Aging, Divorce, Life, Midlife Transitions, Midlife Woman, Relationships, Self Development

The Funny Thing About Closure

As Thanksgiving approaches, I’m remembering how divorce arrived on my doorstep like an uninvited holiday guest. And even though my life now is wonderful, there are still moments when the past sneaks up and bites me on the proverbial butt, the sting catching me completely off guard.

It’s been 10 years since my now-ex husband announced with flat, dead certainty that he didn’t want to be married to me any longer – that our marriage was “done,” as if we were a pie baking in the oven. Done.

This pronouncement came after more than a dozen of his family and friends had been in our home celebrating Thanksgiving and making plans for the new year. It came while I was still healing from the transplant surgery I’d had 11 months earlier and many things still took me a great deal of effort to physically do. It came without his ever mentioning the woman who was waiting in the wings to take my place.

I was washing the dishes when I heard the words tumble from his mouth like ice cubes clinking in a glass. He stood leaning back against the kitchen counter with his arms folded across his chest as if he needed protection from me. From us.

There were so many times after I moved out that I didn’t think I’d get through the next few seconds, let alone the next few years. I spent a good deal of the “being left, being chronically ill, wondering how I was going to pay the bills” days, weeks and months wrapped in a cocoon of sweet denial, but slowly, painfully, I woke up to the reality of where life had taken me. Like seeds from a tree being swept along by the wind, I learned to bloom where I was planted.

In all the loss, I found myself. Or re-found myself, as well as a treasured love that I’ll forever be humbled by, and I have no desire whatsoever to be anywhere but where I am now.

Except.

Yes, except for that teeny tiny part of me who still wants closure even though I know I will never, ever get that because he is incapable of accepting his part in the disintegration of our marriage. And because he knows it’s the one and only thing I actually want from him. It’s the last vestige of any tie I feel to the man I thought I knew, but didn’t, and I have no doubt I will sever that final thread. In time. When it’s time.

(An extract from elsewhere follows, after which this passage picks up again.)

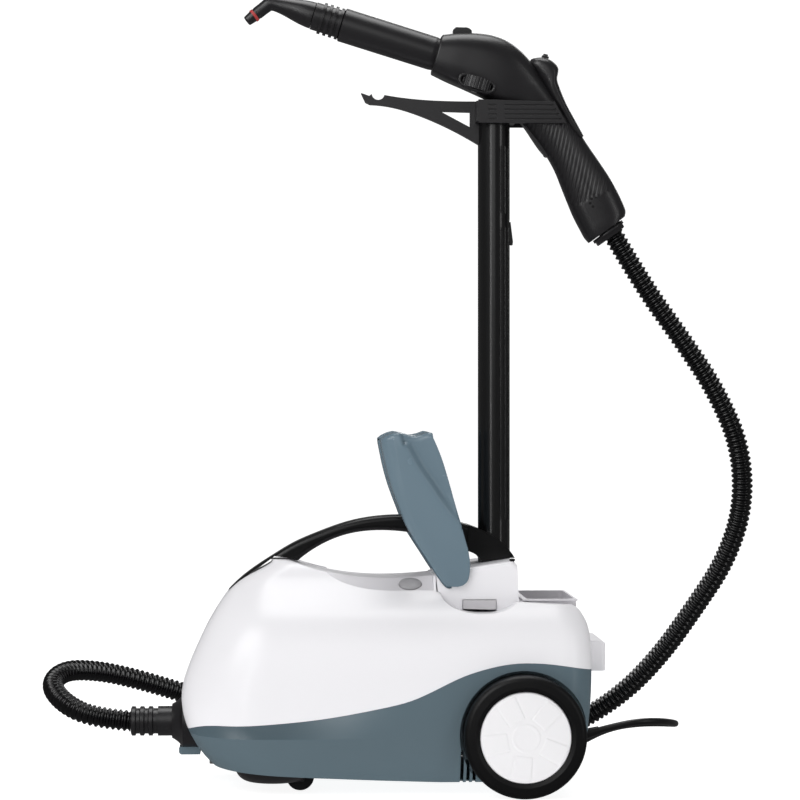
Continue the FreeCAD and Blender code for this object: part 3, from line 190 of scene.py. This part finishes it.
HOSE_ROUTE = in_frame([
    (-305, 0, 61.5), (-343, 0, 65), (-373, 15, 77.5), (-390, 47, 93), (-378, 82, 104), (-347, 106, 101),
    (-313, 122, 92), (-280, 134, 81), (-246, 144, 69), (-210, 151, 53), (-150, 158, 26), (-90, 157, 12.5),
    (-27, 161, 11.4), (36, 158, 11.4), (98, 160, 14), (156, 147, 38), (205, 127, 73), (241, 100, 117),
    (270, 72, 166), (298, 45, 216), (313, 23, 273), (307, 8, 335), (281, 1, 391), (245, -1, 444),
    (210, 0, 492), (176, 0, 549)])
CORD_ROUTE = in_frame([
    (156, -58, 57), (177, -58, 62.5), (199, -56, 65.5), (221, -45, 64), (237, -21, 59), (241, 9, 54.5),
    (232, 39, 51.5), (214, 66, 48), (196, 93, 42), (182, 118, 34), (170, 142, 24), (156, 164, 12),
    (136, 181, 4.2), (108, 191, 3.6), (80, 193.6, 3.5), (56, 193.2, 3.6)])
CORD_TAIL = in_frame([(30, 193.4, 23.1), (8, 193.4, 21.6), (-12, 193.4, 20)])
HOSE_RADIUS = 0.01075
HOSE_GROOVE = 0.0024
CORD_RADIUS = 0.0033


def route_curve(name, points):
    """An open smooth curve with those control points."""
    data = bpy.data.curves.new(name, "CURVE")
    data.dimensions = "3D"
    data.resolution_u = 8
    spline = data.splines.new("NURBS")
    spline.points.add(len(points) - 1)
    for point, at in zip(spline.points, points):
        point.co = (*at, 1)
    spline.order_u = 3
    spline.use_endpoint_u = True
    made = bpy.data.objects.new(name, data)
    scene.collection.objects.link(made)
    return made


def curve_line(points, resolution):
    """The points of the smooth curve itself."""
    guide = route_curve("guide", points)
    guide.data.resolution_u = resolution
    bpy.context.view_layer.update()
    mesh = bpy.data.meshes.new_from_object(guide)
    line = [v.co.copy() for v in mesh.vertices]
    bpy.data.meshes.remove(mesh)
    bpy.data.objects.remove(guide)
    return line


def evenly(line, step):
    """Points along a line at equal steps of length."""
    even, along = [line[0]], 0.0
    for a, b in zip(line, line[1:]):
        run = (b - a).length
        while along + run >= step * len(even):
            even.append(a.lerp(b, (step * len(even) - along) / run))
        along += run
    return even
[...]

It’s not a linear path we walk when a relationship ends. We push, we pull, we trudge, we hold fast, we deny, we hope, we rail, we move forward, we fall back, we stand still.

We can be firmly planted in the present we adore when a scent, a song, a casual comment will remind us of the life we once had and suddenly we’re falling backwards into the past.

We are who we are in large measure because of our past. And sometimes that means revisiting what was. Sometimes that means pulling up a seat alongside our memories. It means lingering. Rehashing. Grieving again.

And you know what? That’s okay. It’s okay. As long as we don’t allow ourselves to take root in yesterday. Because we don’t live there anymore. I don’t live there anymore.